- [GIVEN EXERCISE]: Say only how many lines contain the word "Continue".

- [RECORDS PROVIDED]:
[start]

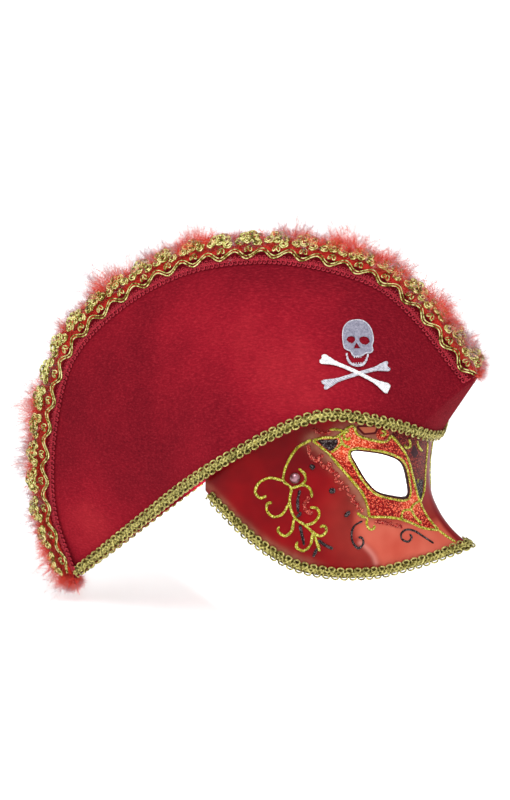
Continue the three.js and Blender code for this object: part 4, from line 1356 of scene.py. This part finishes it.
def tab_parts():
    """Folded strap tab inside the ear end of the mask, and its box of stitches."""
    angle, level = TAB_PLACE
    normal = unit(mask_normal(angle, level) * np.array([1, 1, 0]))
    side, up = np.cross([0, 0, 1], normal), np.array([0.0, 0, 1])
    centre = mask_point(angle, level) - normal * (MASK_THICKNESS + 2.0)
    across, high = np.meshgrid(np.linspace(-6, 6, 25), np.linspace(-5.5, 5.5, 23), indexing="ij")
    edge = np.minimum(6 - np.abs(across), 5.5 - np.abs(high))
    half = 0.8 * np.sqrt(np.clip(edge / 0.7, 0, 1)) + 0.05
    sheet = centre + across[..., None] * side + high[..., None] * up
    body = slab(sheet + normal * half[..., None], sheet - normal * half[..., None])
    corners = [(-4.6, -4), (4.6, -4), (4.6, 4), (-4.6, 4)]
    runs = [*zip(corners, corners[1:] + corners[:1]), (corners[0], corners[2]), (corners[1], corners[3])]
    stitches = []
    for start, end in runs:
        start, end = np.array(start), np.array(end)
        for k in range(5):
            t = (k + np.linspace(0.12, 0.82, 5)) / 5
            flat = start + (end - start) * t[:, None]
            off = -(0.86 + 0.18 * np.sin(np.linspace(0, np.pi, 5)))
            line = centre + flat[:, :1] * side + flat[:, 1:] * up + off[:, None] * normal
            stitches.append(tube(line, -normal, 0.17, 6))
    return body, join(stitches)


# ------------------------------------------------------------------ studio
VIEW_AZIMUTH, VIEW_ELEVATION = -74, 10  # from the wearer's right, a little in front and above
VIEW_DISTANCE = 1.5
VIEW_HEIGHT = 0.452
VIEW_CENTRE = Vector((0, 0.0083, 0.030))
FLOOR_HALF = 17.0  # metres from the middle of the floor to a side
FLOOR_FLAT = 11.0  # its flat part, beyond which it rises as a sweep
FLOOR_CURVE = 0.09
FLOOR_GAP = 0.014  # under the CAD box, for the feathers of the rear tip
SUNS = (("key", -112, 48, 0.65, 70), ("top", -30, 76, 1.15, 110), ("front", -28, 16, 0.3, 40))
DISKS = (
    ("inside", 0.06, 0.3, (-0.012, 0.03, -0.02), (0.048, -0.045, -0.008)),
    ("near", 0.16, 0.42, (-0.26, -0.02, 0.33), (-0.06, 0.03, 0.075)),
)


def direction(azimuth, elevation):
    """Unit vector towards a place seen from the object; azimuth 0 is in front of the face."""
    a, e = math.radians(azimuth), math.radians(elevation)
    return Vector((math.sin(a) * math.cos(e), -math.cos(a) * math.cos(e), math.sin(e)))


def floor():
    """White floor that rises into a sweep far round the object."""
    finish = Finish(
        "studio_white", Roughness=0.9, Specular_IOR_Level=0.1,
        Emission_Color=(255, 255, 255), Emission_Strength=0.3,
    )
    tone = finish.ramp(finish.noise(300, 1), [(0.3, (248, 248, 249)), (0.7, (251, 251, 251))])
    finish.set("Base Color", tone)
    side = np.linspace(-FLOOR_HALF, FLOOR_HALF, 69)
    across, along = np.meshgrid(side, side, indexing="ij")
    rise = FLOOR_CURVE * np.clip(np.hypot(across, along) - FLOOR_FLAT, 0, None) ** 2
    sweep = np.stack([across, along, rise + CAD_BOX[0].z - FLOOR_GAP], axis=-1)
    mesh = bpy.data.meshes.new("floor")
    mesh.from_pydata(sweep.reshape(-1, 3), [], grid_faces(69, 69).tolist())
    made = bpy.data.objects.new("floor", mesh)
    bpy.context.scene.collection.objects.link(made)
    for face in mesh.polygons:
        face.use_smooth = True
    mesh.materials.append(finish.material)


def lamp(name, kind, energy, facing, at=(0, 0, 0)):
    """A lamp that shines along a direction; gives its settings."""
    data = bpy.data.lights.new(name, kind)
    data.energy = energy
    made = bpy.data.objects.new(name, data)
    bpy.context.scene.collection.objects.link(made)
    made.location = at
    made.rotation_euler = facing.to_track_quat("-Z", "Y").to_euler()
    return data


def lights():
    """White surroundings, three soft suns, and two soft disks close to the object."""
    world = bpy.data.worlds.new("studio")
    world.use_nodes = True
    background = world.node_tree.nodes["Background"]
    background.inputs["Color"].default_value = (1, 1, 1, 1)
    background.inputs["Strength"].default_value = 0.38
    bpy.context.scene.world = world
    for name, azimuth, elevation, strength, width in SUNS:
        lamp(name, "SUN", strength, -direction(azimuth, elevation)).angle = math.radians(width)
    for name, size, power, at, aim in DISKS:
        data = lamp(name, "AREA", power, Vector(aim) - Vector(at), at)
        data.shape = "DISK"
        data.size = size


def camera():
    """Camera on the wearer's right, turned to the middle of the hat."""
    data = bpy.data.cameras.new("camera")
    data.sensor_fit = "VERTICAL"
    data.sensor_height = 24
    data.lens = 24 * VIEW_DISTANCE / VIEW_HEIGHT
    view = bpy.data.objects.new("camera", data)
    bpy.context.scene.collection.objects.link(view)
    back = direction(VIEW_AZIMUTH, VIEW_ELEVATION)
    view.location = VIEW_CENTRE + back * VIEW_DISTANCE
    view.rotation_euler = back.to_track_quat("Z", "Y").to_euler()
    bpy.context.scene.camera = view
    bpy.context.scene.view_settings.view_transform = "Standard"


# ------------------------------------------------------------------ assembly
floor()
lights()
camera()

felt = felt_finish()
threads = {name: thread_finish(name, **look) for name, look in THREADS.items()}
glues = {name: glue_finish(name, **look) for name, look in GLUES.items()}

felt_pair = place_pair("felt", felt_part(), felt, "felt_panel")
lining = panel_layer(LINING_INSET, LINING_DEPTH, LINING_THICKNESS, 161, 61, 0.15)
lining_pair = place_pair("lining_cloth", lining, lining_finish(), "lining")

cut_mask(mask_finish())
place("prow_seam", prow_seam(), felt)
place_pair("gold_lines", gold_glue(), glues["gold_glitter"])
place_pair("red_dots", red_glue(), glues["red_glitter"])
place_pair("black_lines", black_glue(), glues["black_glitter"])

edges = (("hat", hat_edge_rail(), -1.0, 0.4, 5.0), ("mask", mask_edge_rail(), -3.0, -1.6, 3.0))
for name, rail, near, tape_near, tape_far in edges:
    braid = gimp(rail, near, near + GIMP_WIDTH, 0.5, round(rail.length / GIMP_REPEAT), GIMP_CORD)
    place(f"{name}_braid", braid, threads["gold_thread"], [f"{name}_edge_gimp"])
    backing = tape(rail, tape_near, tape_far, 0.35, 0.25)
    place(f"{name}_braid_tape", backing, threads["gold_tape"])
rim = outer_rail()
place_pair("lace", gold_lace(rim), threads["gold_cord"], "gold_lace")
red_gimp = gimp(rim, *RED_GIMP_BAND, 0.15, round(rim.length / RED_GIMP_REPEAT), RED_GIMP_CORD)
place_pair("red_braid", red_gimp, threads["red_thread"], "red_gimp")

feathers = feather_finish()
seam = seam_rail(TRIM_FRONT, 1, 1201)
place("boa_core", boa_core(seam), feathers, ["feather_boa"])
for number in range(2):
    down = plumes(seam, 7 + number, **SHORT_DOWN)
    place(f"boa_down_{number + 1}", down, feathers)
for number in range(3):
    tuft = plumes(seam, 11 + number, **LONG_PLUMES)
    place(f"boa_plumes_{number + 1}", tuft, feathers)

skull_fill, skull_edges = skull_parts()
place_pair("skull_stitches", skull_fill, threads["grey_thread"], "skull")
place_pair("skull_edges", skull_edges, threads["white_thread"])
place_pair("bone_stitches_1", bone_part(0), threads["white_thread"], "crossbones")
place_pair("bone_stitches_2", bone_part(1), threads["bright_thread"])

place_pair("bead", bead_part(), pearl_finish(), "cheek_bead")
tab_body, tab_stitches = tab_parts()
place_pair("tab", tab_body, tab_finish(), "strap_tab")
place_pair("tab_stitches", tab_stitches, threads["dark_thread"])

[end]
[start]

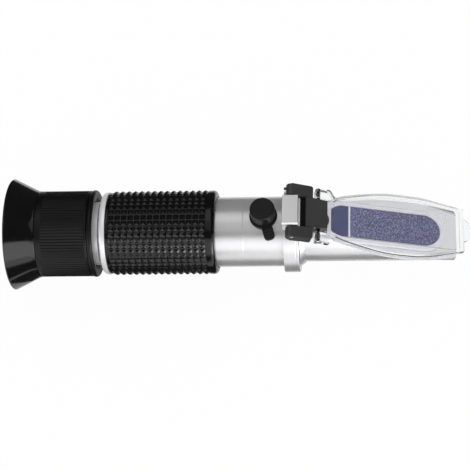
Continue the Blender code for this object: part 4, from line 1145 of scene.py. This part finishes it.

[end]

- [ANSWER FOR THE TASK]: 2